There are so many layers here! So much richness in listening to really see and try and understand the people of the Bible. They weren’t perfect. God didn’t choose them because they had it all together, God used them and redeemed them and worked with them despite their flaws.
This family experienced trauma, pain, and tremendous loss. Holy families aren’t holy because they’re perfect, but because we can find God in their story. And in them we likely find ourselves--
● People who’ve listened to God and tried to be faithful
● People who’ve wondered if we heard correctly because God sure isn’t showing up like we thought God would
● People who resort to their own devices, their own plans to solve problems they think God isn’t getting too fast enough
● People who make poor choices
● People who treat others as a means to an end rather than whole people worthy of deep care
● People who harm one another and betray one another
● People who lose hope in desperate situations
● People who do the best they can with what they have
● People who desperately need God to show up and intervene.

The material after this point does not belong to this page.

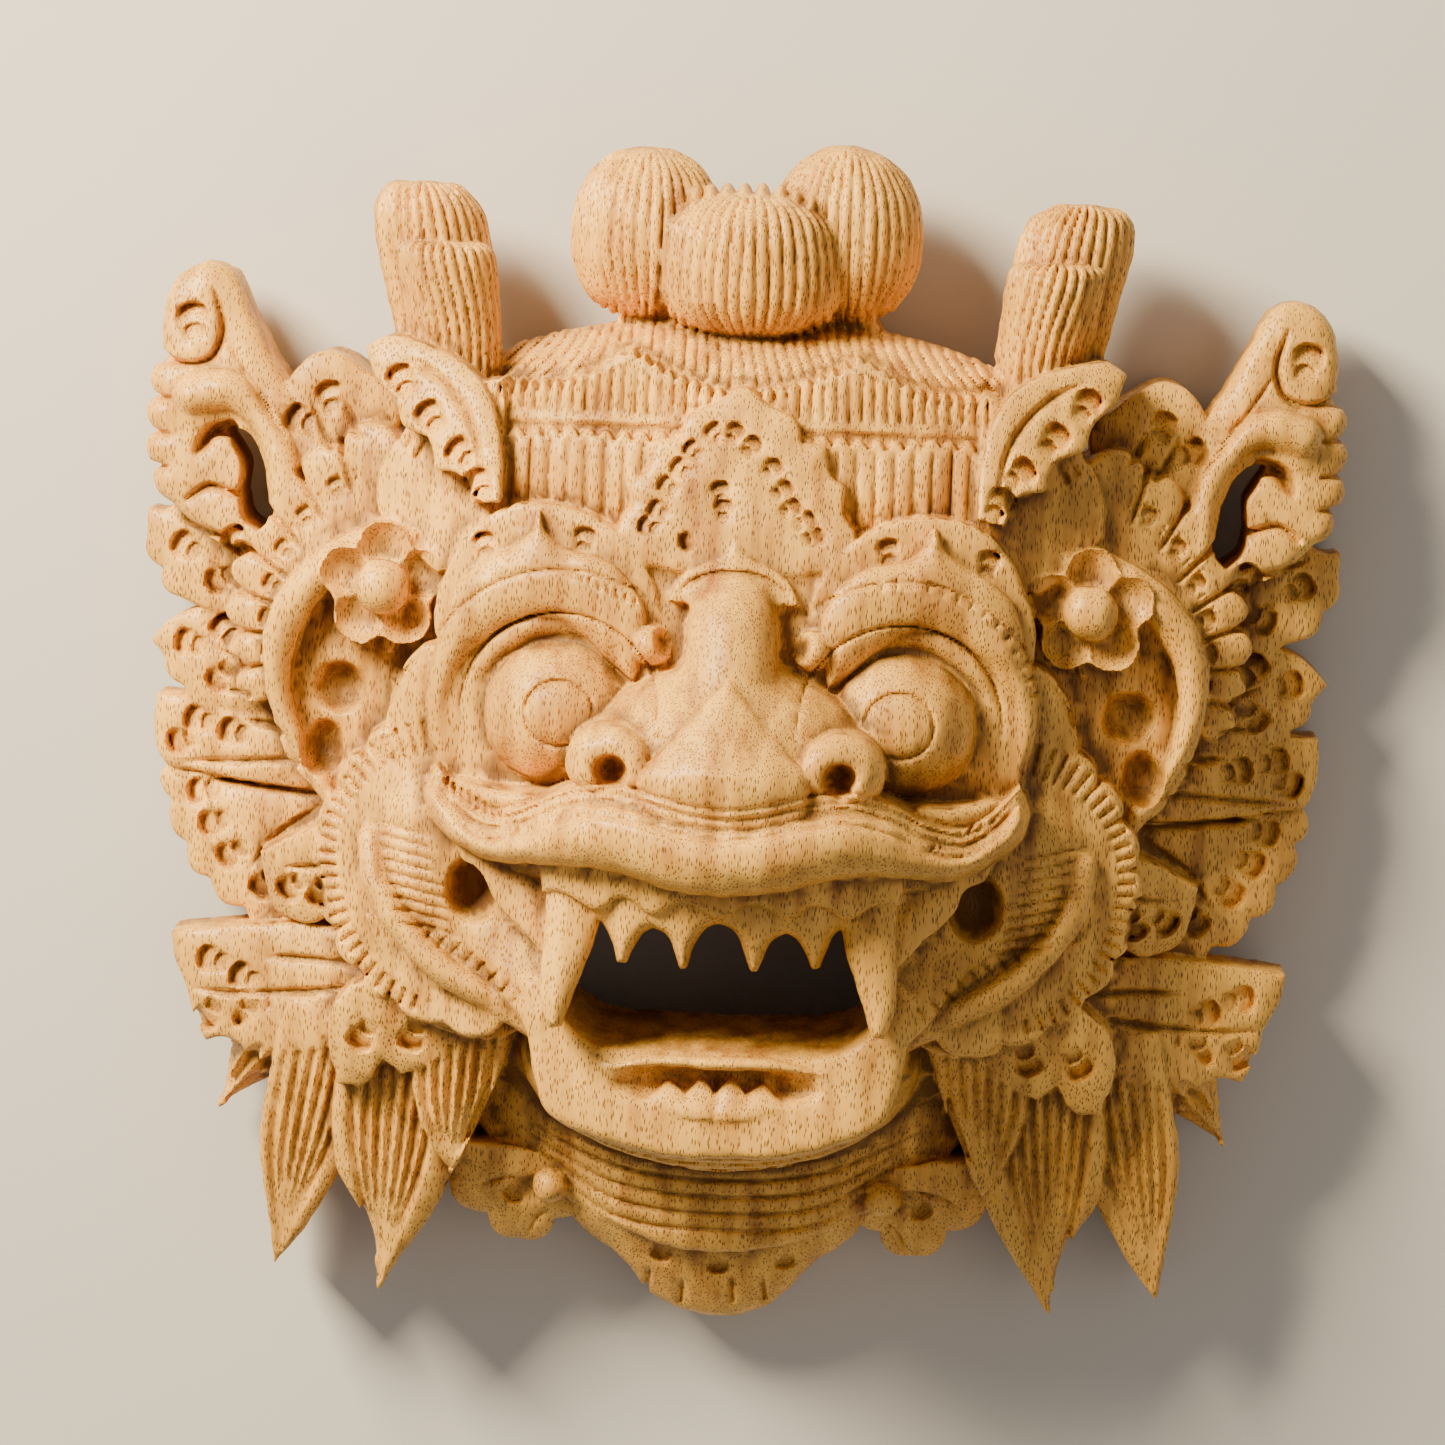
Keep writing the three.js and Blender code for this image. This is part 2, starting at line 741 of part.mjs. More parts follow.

This family is messy and likely, so are we. But maybe, in spending a little time with them today you found a deeper connection, maybe even a tender spot for them, and in fostering that connection, maybe we make space for deep care, compassion, and empathy for other messy people. And maybe we’re more able to see God at work in them, in us, and in others so that someday all our stories might point to God’s redemptive work. Amen.